| Responsible
Investment in Practice
Hermes believes that companies with
active and informed shareowners achieve superior returns
over the long term and has been a leader in promoting
better stewardship at the companies in which its clients
invest since 1990, when its first corporate governance
policy was developed. Over time the policy has been
revised and updated to reflect changes in best practice
and, in March 1997, was published as a statement on
voting and corporate governance. Since then, the policy
has been republished three times, most recently in March
2006 as the Hermes
Corporate Governance Principles.
Hermes
Equity Ownership Service (EOS), which advises clients
on responsible investment and corporate governance,
was established in July 2004 from the Hermes Corporate
Governance Department. It is headed by Colin Melvin,
who is Hermes’ Director of Corporate Governance.

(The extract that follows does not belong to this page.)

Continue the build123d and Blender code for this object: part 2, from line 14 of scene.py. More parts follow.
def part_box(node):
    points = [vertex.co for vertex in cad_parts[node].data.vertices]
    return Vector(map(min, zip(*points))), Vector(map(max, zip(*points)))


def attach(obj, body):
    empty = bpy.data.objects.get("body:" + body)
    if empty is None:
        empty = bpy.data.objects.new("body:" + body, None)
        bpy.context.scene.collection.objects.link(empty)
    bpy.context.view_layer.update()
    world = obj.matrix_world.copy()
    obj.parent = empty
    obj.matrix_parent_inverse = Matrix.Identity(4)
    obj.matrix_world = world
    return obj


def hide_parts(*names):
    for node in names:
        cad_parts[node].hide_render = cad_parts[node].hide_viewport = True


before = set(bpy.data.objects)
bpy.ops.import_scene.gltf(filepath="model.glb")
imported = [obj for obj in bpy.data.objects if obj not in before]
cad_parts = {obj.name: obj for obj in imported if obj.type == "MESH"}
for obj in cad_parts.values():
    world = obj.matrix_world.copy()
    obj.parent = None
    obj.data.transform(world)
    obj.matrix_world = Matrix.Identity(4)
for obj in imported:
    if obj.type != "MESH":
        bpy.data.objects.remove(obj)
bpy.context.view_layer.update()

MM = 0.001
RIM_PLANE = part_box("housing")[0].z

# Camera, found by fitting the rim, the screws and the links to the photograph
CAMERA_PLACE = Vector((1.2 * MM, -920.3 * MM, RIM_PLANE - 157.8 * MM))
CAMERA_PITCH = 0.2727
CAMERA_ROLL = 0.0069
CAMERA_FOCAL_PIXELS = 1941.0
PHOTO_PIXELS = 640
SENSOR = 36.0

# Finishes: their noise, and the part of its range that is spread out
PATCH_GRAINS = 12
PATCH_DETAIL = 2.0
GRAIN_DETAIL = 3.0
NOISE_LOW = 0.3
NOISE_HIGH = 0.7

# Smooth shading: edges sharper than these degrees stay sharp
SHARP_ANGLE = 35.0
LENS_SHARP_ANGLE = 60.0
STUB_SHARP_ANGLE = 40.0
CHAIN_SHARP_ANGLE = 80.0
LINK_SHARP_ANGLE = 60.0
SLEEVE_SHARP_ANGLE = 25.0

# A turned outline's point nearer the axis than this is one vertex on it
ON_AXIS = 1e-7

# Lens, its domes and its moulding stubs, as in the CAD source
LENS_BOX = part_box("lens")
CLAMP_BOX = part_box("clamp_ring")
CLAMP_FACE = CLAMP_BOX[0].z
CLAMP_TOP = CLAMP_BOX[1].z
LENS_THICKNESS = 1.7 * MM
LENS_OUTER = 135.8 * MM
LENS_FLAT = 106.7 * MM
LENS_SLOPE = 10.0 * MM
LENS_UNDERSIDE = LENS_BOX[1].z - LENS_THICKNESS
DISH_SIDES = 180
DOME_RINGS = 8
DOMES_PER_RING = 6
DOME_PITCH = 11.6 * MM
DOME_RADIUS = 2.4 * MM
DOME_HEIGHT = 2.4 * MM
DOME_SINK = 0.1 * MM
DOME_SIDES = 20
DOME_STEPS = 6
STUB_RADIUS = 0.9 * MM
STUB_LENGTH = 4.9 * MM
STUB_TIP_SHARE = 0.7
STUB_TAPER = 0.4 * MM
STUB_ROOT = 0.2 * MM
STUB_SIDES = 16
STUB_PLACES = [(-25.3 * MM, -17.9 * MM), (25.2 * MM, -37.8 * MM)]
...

EOS assists clients with voting at general meetings
at around 4000 companies world-wide and represents their
interests in engagements with the companies in which
they invest on strategic, environmental, social and
governance matters. EOS also contributes to the development
of policy on corporate governance and related matters
on its clients’ behalf, in order to protect and
enhance the value of their shareholdings over the longer
term. A team of seventeen people work within EOS and
are dedicated full-time to its activities.
Hermes’
pragmatic and value-oriented approach to responsible
investment and corporate governance involves thorough
analysis and regular communication and engagement with
companies. Whenever Hermes or its clients vote against
the recommendations of a company’s management,
EOS will contact the company by telephone or letter
to explain the voting decision and encourage improvements.
Furthermore, all discussions with companies, whether
about strategic, governance, social or environmental
issues, are focussed on their long term financial performance.

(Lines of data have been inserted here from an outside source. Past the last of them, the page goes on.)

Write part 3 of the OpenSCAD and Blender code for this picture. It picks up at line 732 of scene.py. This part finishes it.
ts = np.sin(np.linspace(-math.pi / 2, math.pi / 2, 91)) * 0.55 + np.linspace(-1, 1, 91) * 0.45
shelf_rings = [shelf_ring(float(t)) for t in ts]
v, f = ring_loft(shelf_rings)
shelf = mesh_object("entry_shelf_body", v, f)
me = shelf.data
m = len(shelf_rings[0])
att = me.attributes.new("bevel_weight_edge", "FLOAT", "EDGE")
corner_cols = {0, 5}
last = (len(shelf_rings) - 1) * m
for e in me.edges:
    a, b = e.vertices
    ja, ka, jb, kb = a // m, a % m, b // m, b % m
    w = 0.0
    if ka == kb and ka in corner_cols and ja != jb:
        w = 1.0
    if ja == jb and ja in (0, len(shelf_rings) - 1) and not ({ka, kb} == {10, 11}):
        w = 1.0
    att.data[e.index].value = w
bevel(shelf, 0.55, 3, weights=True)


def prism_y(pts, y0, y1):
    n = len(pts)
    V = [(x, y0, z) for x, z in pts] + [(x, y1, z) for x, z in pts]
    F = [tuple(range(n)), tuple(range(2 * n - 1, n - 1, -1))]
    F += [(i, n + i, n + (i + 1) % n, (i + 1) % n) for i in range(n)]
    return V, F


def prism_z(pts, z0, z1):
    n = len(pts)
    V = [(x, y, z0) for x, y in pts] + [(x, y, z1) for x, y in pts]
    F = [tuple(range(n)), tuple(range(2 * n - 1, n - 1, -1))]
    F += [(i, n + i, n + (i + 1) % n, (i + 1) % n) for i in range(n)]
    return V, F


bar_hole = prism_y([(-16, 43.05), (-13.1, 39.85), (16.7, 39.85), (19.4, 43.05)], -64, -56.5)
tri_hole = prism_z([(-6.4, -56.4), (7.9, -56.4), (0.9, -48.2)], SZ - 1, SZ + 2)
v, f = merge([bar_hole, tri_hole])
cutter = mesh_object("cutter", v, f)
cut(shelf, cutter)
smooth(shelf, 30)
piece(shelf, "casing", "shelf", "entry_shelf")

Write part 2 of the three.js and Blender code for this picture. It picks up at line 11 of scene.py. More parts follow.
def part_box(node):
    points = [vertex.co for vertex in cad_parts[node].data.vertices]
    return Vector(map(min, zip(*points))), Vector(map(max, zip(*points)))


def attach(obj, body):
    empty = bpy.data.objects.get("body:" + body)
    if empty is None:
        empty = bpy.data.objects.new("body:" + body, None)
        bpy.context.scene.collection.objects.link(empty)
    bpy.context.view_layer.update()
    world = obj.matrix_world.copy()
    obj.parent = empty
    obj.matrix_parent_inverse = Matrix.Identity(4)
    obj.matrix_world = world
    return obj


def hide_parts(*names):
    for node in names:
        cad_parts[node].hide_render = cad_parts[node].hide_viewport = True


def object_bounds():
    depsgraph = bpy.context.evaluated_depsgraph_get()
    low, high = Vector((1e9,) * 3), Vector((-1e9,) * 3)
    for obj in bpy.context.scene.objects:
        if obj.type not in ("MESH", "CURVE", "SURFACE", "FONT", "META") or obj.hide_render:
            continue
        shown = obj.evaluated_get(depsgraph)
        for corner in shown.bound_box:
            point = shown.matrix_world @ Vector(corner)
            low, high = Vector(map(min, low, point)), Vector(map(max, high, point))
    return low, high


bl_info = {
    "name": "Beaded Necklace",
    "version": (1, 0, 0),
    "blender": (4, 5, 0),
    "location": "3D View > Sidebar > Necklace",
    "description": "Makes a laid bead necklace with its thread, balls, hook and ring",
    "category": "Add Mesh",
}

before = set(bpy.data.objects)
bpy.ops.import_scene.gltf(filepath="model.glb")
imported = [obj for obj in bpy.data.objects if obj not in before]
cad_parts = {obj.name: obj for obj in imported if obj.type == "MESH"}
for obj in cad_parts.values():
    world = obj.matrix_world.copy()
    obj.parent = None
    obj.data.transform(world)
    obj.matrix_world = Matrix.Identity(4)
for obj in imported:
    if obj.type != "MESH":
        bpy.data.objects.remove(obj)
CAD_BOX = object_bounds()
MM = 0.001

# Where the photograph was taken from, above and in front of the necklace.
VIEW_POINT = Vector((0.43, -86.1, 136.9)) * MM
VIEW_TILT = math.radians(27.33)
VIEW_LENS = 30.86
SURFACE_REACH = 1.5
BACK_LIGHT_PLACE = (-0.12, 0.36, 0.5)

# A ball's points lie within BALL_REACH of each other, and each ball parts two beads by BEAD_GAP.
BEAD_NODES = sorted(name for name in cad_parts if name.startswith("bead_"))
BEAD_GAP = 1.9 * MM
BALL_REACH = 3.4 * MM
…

As a result of this approach, we have built over the
last ten years a detailed database of voting history,
correspondence and engagements with companies.
Active Shareholder Programmes
The first corporate governance issue on which Hermes
took a public stance was that of three-year rolling
contracts for directors of UK companies, which were
commonplace at that time. Hermes’ then Chief Executive
Alastair Ross Goobey headed a highly successful initiative
to have the notice period in executives’ contracts
reduced to two years; the issue was subsequent picked
up by the Greenbury committee which recommended contracts
be reduced over time to one year.
Following
the publication of the Myners report and the Institutional
Shareholders Committee’s statement on shareholder
responsibilities all UK institutional investors are
expected to take an active role in voting, monitoring
company performance and where appropriate, engaging
with companies to improve performance. Hermes’
responded to this by developing its Equity
Ownership Service which can undertake this activity
on behalf of institutional investors, such as pension
funds, whether or not Hermes is the fund manager. Hermes
has led or been involved in a considerable number of
successful shareholder engagements at individual companies.
We differentiate our programmes from those of the “raider
activist” by adopting a relational approach on
behalf of all shareholders and we are particularly critical
of activist programmes involving greenmail or micro-management
of companies. Hermes’ programmes are generally
conducted in private and have not therefore been widely
publicised.
Other
issues that Hermes promotes actively, both publicly
and in private with companies, are the maintenance of
pre-emption rights, remuneration policies that align
directors’ and shareholders’ interests and
the universal introduction of electronic voting. Hermes
places great emphasis on the calibre of non-executive
or outside directors and on the importance of having
a clear balance of independence in the boardroom. As
a result, we have supported the development of education
programmes for non-executive directors and participate
in seminars and workshops offered by such organisations
as Cranfield School of Management, Henley Management
College and the UK Institute of Directors. We host regular
lunches for non-executive directors to hear their views
and share perspectives. We also hold an annual Stewardship
and Performance seminar for clients and speak on
corporate governance, responsible investment and shareholder
engagement issues at conferences worldwide.
The
experience of running active shareholder programmes
at companies prompted Hermes to establish the Hermes
Focus
Funds. These invest in companies which are part
of our indexed portfolios, which have underperformed
their peers and where we believe shareholder involvement
will help to release the higher intrinsic value of the
company. The shareholder programmes run at these companies
bear long-term benefits for the index portfolios, as
well as medium-term returns for the Focus Funds’
clients. Hermes, which is 100 per cent owned by the
BT (British Telecom) Pension Scheme, the UK’s
largest pension fund, was the first major investing
institution to manage funds of this type.
Public
policy submissions
As part of its involvement in promoting continuing improvement
in corporate governance practice Hermes makes submissions
to committees and government agencies around the world
undertaking public consultations. Several of our policies
were incorporated into the Greenbury and Hampel Committees’
reports, and the subsequent UK Combined Code. Hermes
has also been actively involved in consultations with
the US Securities and Exchange Commission, European
Parliament and the UK Government amongst many others.
Examples
include our submissions to the International Accounting
Standards Board on the issue of accounting for share-based
payment and our evidence to the enquiry into vote execution
conducted by the National Association of Pension Funds
(NAPF). We were involved in the recent revision of the
takeover panel rules on when investors will be deemed
to be acting in concert and the FSA’s review of
the UK Listing Rules. Internationally, we have made
submissions to the New York Stock Exchange as part of
their consultation on directors’ share option
plans and to the European Commission on the Prospectus
Directive. We also participated in a process to establish
corporate governance guidelines for companies in emerging
markets run by the UN Committee on Trade and Development.
Involvement
in Corporate Governance Organisations
In addition to its in-house commitment to responsible
investment and corporate governance, Hermes has established
and participates actively in a number of national and
international organisations dedicated to improvements
in this area. These have proved to be a source of potential
allies on company engagements and consultations. Examples
include the Shareholder Affairs Sub-Committee of the
NAPF, the UK Social Investment Forum, the Quoted Company
Alliance, the Association of Investment Trust Companies,
UK Corporate Governance Forum (CGF), the Global Institutional
Governance Network , the International Corporate Governance
Network (ICGN), the Enhanced Analytics Initiative and
the United Nations Principles
for Responsible Investment initiative.